EXERCISE DETAILS ->
In the listing below, find the line that contains "on the floor." and the line that contains "record = json.load(file)". Quote both and every line between them, exactly, and nothing more.

PROVIDED DATA ->
####################

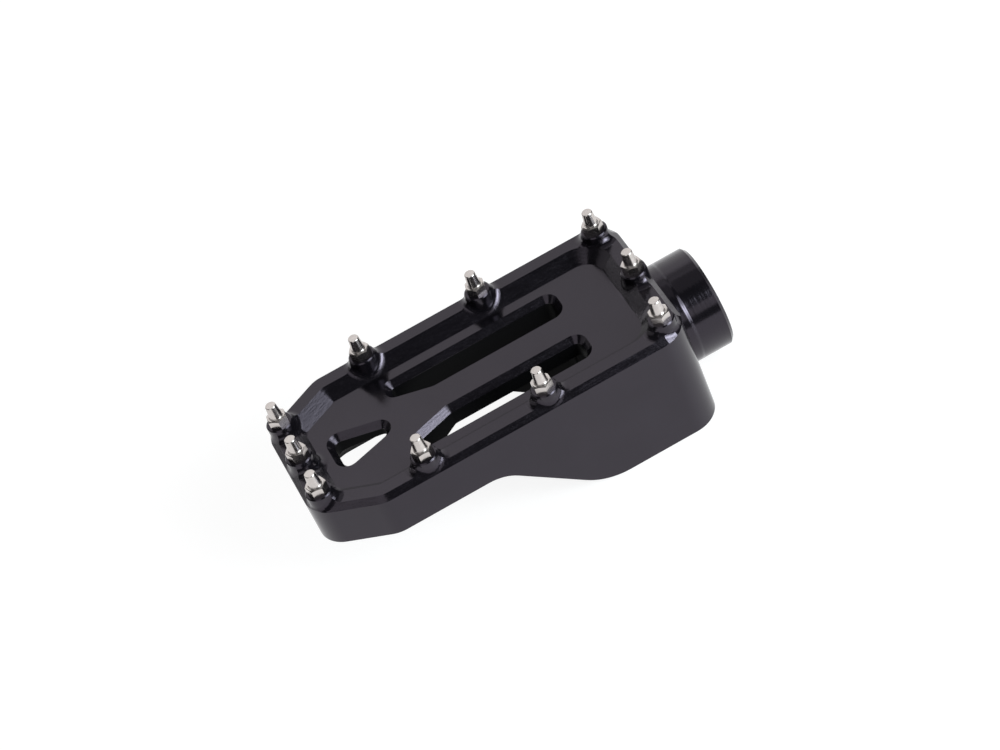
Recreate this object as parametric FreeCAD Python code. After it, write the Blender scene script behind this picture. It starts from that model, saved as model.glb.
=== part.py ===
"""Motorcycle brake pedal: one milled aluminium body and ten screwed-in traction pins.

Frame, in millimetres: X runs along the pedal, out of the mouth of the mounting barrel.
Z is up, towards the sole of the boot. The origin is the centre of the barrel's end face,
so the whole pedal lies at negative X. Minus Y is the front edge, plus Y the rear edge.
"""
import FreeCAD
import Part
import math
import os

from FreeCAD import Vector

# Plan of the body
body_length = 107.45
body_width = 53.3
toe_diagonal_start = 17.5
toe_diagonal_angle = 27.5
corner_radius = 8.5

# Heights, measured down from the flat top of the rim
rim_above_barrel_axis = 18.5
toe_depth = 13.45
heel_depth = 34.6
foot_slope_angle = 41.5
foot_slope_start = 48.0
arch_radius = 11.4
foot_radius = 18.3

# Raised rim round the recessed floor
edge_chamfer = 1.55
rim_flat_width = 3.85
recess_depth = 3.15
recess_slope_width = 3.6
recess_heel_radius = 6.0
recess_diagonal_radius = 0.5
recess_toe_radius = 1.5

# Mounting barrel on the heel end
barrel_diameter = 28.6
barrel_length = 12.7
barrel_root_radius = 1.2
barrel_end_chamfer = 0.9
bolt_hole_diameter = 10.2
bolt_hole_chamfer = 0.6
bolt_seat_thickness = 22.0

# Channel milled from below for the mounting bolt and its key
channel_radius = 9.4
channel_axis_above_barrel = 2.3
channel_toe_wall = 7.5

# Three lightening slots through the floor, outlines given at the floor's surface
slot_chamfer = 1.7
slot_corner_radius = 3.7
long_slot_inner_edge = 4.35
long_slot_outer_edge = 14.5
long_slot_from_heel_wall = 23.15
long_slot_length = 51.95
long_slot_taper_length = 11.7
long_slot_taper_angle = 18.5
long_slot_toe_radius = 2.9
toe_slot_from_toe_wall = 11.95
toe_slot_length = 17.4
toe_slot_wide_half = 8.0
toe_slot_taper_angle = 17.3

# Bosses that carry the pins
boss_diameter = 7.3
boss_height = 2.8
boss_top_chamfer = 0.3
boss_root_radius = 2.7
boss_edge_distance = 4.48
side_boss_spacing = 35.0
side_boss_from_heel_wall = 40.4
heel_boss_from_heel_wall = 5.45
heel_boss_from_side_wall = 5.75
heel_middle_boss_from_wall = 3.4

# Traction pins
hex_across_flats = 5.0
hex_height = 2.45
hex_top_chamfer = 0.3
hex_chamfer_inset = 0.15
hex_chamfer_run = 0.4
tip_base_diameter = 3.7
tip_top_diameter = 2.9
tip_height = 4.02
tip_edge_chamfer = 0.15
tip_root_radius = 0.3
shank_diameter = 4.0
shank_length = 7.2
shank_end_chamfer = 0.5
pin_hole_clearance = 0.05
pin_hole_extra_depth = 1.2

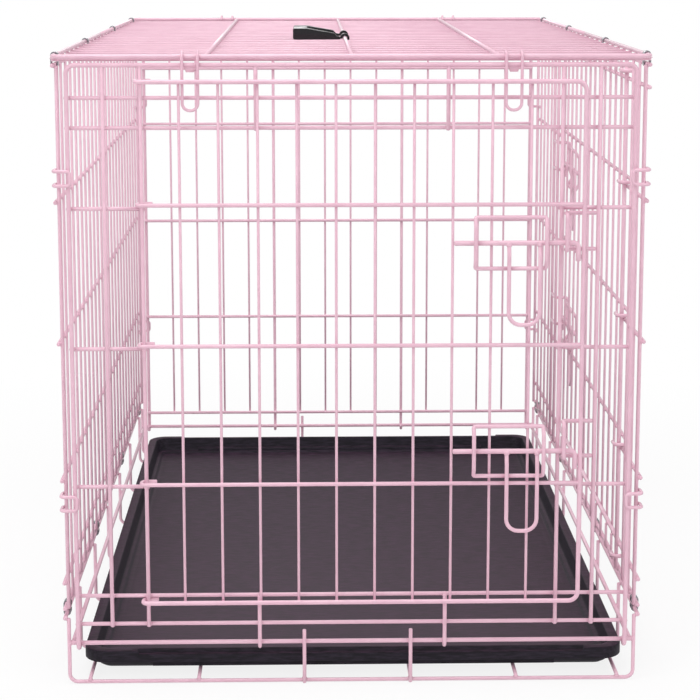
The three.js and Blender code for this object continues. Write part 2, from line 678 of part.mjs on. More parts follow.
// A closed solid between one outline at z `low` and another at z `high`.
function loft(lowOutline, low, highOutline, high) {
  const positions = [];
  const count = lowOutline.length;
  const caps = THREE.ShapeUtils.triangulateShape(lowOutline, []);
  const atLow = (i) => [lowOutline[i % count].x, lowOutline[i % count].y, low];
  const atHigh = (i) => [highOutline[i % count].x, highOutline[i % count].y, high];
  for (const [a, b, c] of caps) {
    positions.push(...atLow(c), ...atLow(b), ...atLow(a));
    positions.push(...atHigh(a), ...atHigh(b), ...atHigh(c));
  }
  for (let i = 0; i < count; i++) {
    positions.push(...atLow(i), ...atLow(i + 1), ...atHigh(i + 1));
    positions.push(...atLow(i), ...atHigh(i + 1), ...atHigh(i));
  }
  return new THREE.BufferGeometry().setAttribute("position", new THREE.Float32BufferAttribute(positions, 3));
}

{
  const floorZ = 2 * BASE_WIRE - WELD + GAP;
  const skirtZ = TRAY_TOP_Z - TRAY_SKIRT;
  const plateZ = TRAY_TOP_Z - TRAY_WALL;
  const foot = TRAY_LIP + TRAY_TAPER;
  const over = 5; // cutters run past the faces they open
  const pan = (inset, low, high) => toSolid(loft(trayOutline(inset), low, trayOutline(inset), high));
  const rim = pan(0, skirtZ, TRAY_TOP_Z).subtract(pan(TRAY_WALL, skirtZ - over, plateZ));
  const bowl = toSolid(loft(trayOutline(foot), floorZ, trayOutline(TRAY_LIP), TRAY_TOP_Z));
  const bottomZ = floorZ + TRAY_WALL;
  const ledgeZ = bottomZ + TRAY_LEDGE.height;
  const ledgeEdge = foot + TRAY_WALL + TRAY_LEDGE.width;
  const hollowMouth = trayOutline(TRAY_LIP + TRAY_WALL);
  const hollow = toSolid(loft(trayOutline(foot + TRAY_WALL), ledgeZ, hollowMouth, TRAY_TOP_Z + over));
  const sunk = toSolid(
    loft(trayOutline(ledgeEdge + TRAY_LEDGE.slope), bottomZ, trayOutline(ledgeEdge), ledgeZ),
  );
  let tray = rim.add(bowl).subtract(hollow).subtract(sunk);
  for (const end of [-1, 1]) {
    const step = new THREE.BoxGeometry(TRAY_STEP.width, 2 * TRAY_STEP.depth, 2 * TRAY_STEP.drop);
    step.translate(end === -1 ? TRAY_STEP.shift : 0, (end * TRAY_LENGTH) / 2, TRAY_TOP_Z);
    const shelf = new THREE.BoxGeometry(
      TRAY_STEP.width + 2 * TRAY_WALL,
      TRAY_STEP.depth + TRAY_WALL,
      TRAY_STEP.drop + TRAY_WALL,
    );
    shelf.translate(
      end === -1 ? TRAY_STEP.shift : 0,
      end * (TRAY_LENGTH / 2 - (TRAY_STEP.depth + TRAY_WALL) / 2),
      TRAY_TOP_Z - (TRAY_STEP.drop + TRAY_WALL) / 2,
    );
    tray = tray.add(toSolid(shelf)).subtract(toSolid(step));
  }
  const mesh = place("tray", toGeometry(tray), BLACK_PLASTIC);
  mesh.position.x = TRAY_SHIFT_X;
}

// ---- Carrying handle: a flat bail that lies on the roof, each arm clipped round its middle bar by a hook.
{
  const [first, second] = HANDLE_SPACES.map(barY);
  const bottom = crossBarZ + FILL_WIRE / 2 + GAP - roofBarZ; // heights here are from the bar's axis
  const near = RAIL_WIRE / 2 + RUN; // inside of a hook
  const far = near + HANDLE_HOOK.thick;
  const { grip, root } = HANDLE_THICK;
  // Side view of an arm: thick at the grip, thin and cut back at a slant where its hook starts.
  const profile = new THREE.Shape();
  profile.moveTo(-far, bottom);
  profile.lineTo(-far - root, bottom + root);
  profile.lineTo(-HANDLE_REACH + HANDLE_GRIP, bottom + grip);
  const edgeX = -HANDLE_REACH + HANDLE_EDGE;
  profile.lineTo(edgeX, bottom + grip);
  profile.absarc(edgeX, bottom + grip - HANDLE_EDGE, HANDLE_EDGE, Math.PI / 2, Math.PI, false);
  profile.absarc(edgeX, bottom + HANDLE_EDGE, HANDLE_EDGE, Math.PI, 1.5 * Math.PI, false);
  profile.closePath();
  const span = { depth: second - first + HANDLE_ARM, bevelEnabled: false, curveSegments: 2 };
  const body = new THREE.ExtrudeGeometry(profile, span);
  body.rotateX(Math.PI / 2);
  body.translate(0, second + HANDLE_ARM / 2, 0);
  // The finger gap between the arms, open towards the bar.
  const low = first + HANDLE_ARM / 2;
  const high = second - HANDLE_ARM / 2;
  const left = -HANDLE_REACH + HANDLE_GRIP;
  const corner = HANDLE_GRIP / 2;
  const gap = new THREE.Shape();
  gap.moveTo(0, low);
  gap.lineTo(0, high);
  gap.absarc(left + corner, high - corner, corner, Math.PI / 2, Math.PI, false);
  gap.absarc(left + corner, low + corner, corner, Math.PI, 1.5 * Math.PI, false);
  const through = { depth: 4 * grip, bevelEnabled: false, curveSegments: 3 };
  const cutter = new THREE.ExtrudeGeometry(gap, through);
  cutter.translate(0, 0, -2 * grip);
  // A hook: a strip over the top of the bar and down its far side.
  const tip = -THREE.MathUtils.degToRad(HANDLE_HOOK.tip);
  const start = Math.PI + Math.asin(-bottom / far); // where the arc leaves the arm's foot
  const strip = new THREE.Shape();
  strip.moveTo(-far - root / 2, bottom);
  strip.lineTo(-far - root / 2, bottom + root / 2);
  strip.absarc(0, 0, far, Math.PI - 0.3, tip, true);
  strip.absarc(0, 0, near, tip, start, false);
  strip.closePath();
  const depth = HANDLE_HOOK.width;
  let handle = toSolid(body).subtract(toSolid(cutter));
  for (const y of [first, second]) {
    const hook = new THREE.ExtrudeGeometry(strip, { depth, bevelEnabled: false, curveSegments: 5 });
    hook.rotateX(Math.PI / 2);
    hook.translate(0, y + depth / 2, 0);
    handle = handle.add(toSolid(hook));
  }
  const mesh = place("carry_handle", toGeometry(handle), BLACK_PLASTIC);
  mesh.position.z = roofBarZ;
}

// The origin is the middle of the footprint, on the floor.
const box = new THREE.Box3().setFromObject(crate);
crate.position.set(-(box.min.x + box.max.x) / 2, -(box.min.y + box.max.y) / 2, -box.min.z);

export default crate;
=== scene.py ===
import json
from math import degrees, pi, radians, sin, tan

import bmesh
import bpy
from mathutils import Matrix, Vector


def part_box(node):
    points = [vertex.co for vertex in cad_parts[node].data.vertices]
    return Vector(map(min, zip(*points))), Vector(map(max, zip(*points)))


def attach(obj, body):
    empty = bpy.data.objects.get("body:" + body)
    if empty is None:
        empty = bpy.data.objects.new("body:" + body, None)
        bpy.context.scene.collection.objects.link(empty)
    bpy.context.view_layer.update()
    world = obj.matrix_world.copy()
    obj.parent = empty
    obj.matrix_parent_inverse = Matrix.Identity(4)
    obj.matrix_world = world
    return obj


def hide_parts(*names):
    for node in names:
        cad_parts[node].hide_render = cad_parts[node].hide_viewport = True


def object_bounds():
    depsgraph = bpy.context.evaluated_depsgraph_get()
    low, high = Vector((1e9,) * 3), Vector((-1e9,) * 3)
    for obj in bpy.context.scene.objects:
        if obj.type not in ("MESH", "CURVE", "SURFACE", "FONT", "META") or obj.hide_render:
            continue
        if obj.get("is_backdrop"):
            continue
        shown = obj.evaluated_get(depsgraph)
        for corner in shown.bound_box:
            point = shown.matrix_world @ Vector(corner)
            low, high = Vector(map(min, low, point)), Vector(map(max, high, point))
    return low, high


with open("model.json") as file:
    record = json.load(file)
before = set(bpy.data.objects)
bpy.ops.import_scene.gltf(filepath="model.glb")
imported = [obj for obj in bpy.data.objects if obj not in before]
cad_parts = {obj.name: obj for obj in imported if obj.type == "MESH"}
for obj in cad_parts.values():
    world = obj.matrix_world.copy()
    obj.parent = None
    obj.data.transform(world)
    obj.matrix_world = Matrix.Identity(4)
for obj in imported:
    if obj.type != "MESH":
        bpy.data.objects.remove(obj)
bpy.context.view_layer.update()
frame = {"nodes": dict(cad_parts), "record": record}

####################

WRITTEN REPLY ->
// The origin is the middle of the footprint, on the floor.
const box = new THREE.Box3().setFromObject(crate);
crate.position.set(-(box.min.x + box.max.x) / 2, -(box.min.y + box.max.y) / 2, -box.min.z);

export default crate;
=== scene.py ===
import json
from math import degrees, pi, radians, sin, tan

import bmesh
import bpy
from mathutils import Matrix, Vector


def part_box(node):
    points = [vertex.co for vertex in cad_parts[node].data.vertices]
    return Vector(map(min, zip(*points))), Vector(map(max, zip(*points)))


def attach(obj, body):
    empty = bpy.data.objects.get("body:" + body)
    if empty is None:
        empty = bpy.data.objects.new("body:" + body, None)
        bpy.context.scene.collection.objects.link(empty)
    bpy.context.view_layer.update()
    world = obj.matrix_world.copy()
    obj.parent = empty
    obj.matrix_parent_inverse = Matrix.Identity(4)
    obj.matrix_world = world
    return obj


def hide_parts(*names):
    for node in names:
        cad_parts[node].hide_render = cad_parts[node].hide_viewport = True


def object_bounds():
    depsgraph = bpy.context.evaluated_depsgraph_get()
    low, high = Vector((1e9,) * 3), Vector((-1e9,) * 3)
    for obj in bpy.context.scene.objects:
        if obj.type not in ("MESH", "CURVE", "SURFACE", "FONT", "META") or obj.hide_render:
            continue
        if obj.get("is_backdrop"):
            continue
        shown = obj.evaluated_get(depsgraph)
        for corner in shown.bound_box:
            point = shown.matrix_world @ Vector(corner)
            low, high = Vector(map(min, low, point)), Vector(map(max, high, point))
    return low, high


with open("model.json") as file:
    record = json.load(file)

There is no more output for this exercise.